I agree. While I think Rome can hold Spain, Greece, Dalmatia and Transalpine Gaul with a citizen army Asia Province, Crete etc. require a professional army. However considering the nature of the Roman state I can't see a plausible way to create a professional army without having pretty disastrous political consequences. Add to that the disastrous effect of moving to a plunder based economy and a Big Roman Republic=A short lived Roman Republic.
Which isn't really surprising, frankly the institutions which were designed for a small city state were never going to be appropriate for an Empire and large scale democracy simply isn't practical with Roman technology which leaves autocracy.

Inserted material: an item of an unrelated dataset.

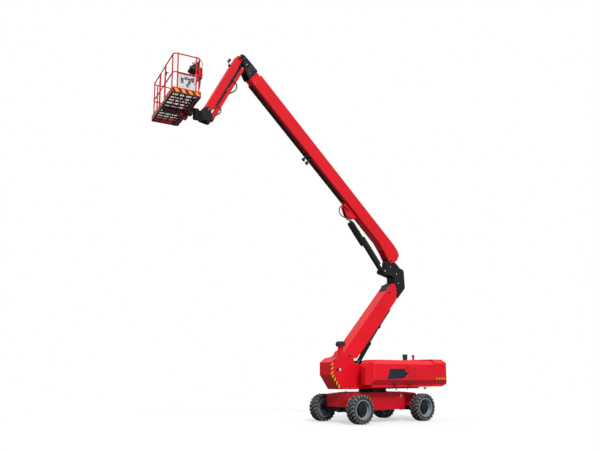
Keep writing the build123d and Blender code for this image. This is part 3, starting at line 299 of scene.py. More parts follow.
def dress_nodes():
    """Gives every carried-over CAD node its material."""
    table = {name: look for look, names in NODE_LOOKS for name in names}
    for name, node in frame["nodes"].items():
        if name.startswith("rim_"):
            table[name] = RIM_SILVER
        if name.startswith("tyre_"):
            table[name] = TYRE
        look = table[name]
        node.data.materials.clear()
        node.data.materials.append(look)


# ---------------- mesh helpers
def finish_piece(name, bm, looks, body, place=None, smooth=False, bevel=0.0, slot=None):
    """Turns a bmesh, drawn in a frame or else its body's, into an object that rides on the body."""
    looks = looks if isinstance(looks, list) else [looks]
    mesh = bpy.data.meshes.new(name)
    bmesh.ops.recalc_face_normals(bm, faces=bm.faces)
    bm.to_mesh(mesh)
    bm.free()
    mesh.transform(place or FRAMES[body])
    for look in looks:
        mesh.materials.append(look)
    piece = bpy.data.objects.new(name, mesh)
    bpy.context.scene.collection.objects.link(piece)
    if smooth:
        for polygon in mesh.polygons:
            polygon.use_smooth = True
        mesh.set_sharp_from_angle(angle=radians(35))
    if bevel:
        modifier = piece.modifiers.new("edges", "BEVEL")
        modifier.width = bevel
        modifier.segments = 2
        modifier.limit_method = "ANGLE"
    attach(piece, body)
    return piece


def add_box(bm, centre, size, turn=None):
    """A box, turned about its own centre."""
    grid = Matrix.Translation(centre) @ (turn or Matrix.Identity(4))
    bmesh.ops.create_cube(bm, size=1.0, matrix=grid @ Matrix.Diagonal((*size, 1)))


def aim(direction):
    """A turn that takes +Z to a direction."""
    return UP.rotation_difference(Vector(direction)).to_matrix().to_4x4()


def add_round(bm, base, direction, radius, height, sides=20, top=None):
    """A cylinder from its base point, or a cone with a radius at its top."""
    direction = Vector(direction).normalized()
    grid = Matrix.Translation(Vector(base) + direction * height / 2) @ aim(direction)
    bmesh.ops.create_cone(bm, cap_ends=True, segments=sides, radius1=radius,
                          radius2=radius if top is None else top, depth=height, matrix=grid)


def add_prism(bm, outline, low, high):
    """An outline of (x, z) pairs, thick from low to high in y."""
    near = [bm.verts.new((x, low, z)) for x, z in outline]
    far = [bm.verts.new((x, high, z)) for x, z in outline]
    bm.faces.new(near[::-1])
    bm.faces.new(far)
    count = len(outline)
    for i in range(count):
        j = (i + 1) % count
        bm.faces.new((near[i], near[j], far[j], far[i]))


def lathe(bm, profile, centre, axis, segments=28, closed=False):
    """A profile of (radius, distance along axis) turned about an axis."""
    grid = Matrix.Translation(centre) @ aim(axis)
    rings = []
    for i in range(segments):
        angle = 2 * pi * i / segments
        rings.append([bm.verts.new(grid @ Vector((r * cos(angle), r * sin(angle), z))) for r, z in profile])
    for i in range(segments):
        here, there = rings[i], rings[(i + 1) % segments]
        for k in range(len(profile) if closed else len(profile) - 1):
            j = (k + 1) % len(profile)
            bm.faces.new((here[k], there[k], there[j], here[j]))


def button(face, rim, tall, foot=0.001, sunk=0.001):
    """The profile of a flat round end with a sloped edge, sunk a little into what it sits on."""
    return [(0.0, tall), (face, tall), (rim, foot), (rim, -sunk)]


def drawn(name, parts, look, body, place=None, **finish):
    """One piece of several parts, each an adding function and what it takes."""
    bm = bmesh.new()
    for add, *values in parts:
        add(bm, *values)
    return finish_piece(name, bm, look, body, place, **finish)


def boxes(name, rows, look, body, place=None, **finish):
    """One piece of boxes; a row holds a centre and a size, and a turn where it is turned."""
    drawn(name, [(add_box, *row) for row in rows], look, body, place, **finish)


def rounds(name, rows, look, body, place=None, **finish):
    """One piece of cylinders; a row holds base, direction, radius, height and number of sides."""
    drawn(name, [(add_round, *row) for row in rows], look, body, place, **finish)


def lathed(name, profile, spots, axis, look, body, place=None, segments=28, closed=False, smooth=True,
           slot=None):
    """One piece of the same profile turned at each spot."""
    parts = [(lathe, profile, spot, axis, segments, closed) for spot in spots]
    drawn(name, parts, look, body, place, smooth=smooth, slot=slot)


def buttons(name, profile, spots, look, body, place, segments, smooth=True):
    """One piece of flat round ends at spots, all facing +Y."""
    lathed(name, button(*profile), spots, OUT, look, body, place, segments, smooth=smooth)


def plate(name, outline, low, high, look, body, place=None, bevel=0.0):
    """One thin plate from an outline of (x, z) pairs."""
    drawn(name, [(add_prism, outline, low, high)], look, body, place, bevel=bevel)


def hex_bolts(name, spots, size, look, body, place, slot=None, height=None):
    """Hexagon heads with washers at spots, all facing +Y."""
    tall = height or size * 0.7
    washer = tall * 0.2
    rows = []
    for spot in spots:
        rows.append((spot, OUT, size * 1.25, washer, 16))
        rows.append((Vector(spot) + OUT * washer, OUT, size, tall * 0.8, 6, size * 0.94))
    rounds(name, rows, look, body, place, slot=slot)


def tube(name, points, radius, look, body, place=None):
    """A hose or bent rod through points in a frame, as one smooth curve."""
    grid = place or FRAMES[body]
    curve = bpy.data.curves.new(name, "CURVE")
    curve.dimensions = "3D"
    curve.bevel_depth = radius
    curve.bevel_resolution = 4
    curve.resolution_u = 10
    curve.use_fill_caps = True
    spline = curve.splines.new("NURBS")
    spline.points.add(len(points) - 1)
    for spline_point, point in zip(spline.points, points):
        spline_point.co = (*(grid @ Vector(point)), 1)
    spline.order_u = 3
    spline.use_endpoint_u = True
    curve.materials.append(look)
    piece = bpy.data.objects.new(name, curve)
    bpy.context.scene.collection.objects.link(piece)
    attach(piece, body)


def hoses(name, paths, radius, body, place=None, look=HOSE):
    """A numbered tube along each path."""
    for i, points in enumerate(paths):
        tube("%s_%d" % (name, i), points, radius, look, body, place)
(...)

If you want Rome to survive you need the Marian Reforms and anything similar to them to be stopped and Rome placed under the control of the ultra-conservatives who are willing to lose territory in return for maintaining the status quo. It wouldn't be pretty and you'd miss the extraordinary cultural flowering that was the last years of the Republic but that's the problem with stasis, it's boring. Still it would fulfil the OP.
 
I agree. While I think Rome can hold Spain, Greece, Dalmatia and Transalpine Gaul with a citizen army Asia Province, Crete etc. require a professional army. However considering the nature of the Roman state I can't see a plausible way to create a professional army without having pretty disastrous political consequences. Add to that the disastrous effect of moving to a plunder based economy and a Big Roman Republic=A short lived Roman Republic.

Plenty of states have maintained professional armies without them leading to those armies being so dependent on their generals as to demolish civilian government. Why can't the Roman Republic?